I need your help because I’m not famous, I think I am sane and sensible, but with my ragbag of interests I feel odd and alone and need clever solutions and opinions which I know you can supply in spades.
Mad, Bad or Totally Cool?
I have an idea. A fledgling idea.
I want to combine business and marketing and tarot. I want to be hard-nosed with a soft center. I want to show the tarot world how to market online. But I also want to show the online marketers how using rather unconventional tools like tarot and visualization can help business.
I want to do this without being classed as a total halfwit. I want to bridge the gap with a sparkly wand and a briefcase.
So there. How’s that for authentic?
I should add that I use the tarot in a very practical way and there is no woo woo involved. (Well, not much.) In fact, to show you how practical it is, I drew six tarot cards to help me plan this post and am following said plan to the letter!
Anyway, I want to reach out to fellow sufferers who are not laser focused on one thing or a few related subjects but are more da Vinci types with eclectic interests. Who bounce from topic to topic faster than a pinball machine on speed. Who accept focusing on one subject at a time as readily as an octopus takes to a straitjacket.

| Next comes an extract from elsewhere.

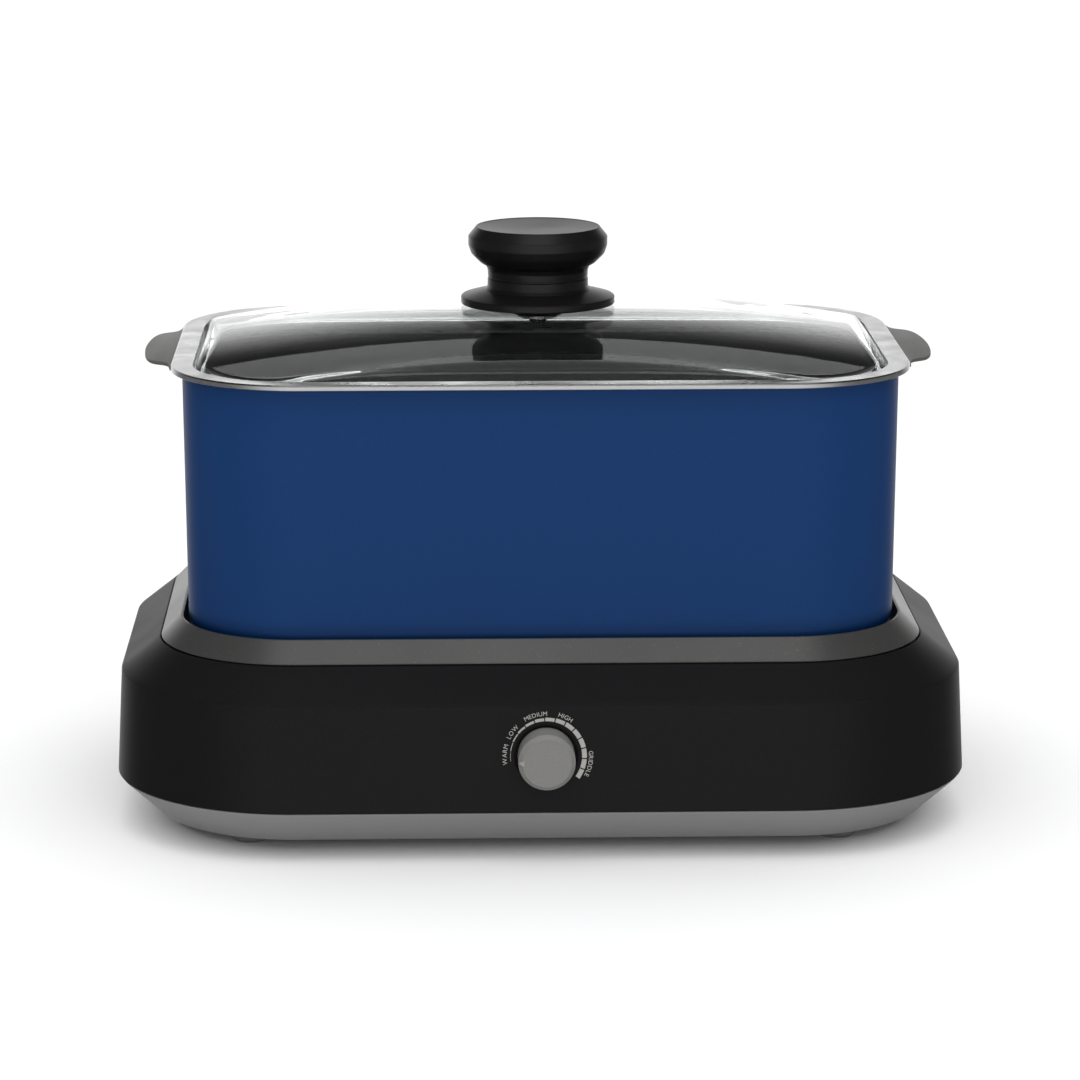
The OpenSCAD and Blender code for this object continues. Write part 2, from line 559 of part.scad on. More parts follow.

Long ago, Renaissance men (and women) were admired for the breadth of their interests and the vast scope of their skills. In today’s Internet world it’s all about finding your niche and focus.
What are we to do? Cave in and accept the artificial left brain/right brain, arts/science, entrepreneur /spiritual seeker divisions or fight back?
I need your advice. Am I mad or inspired? Am I alone?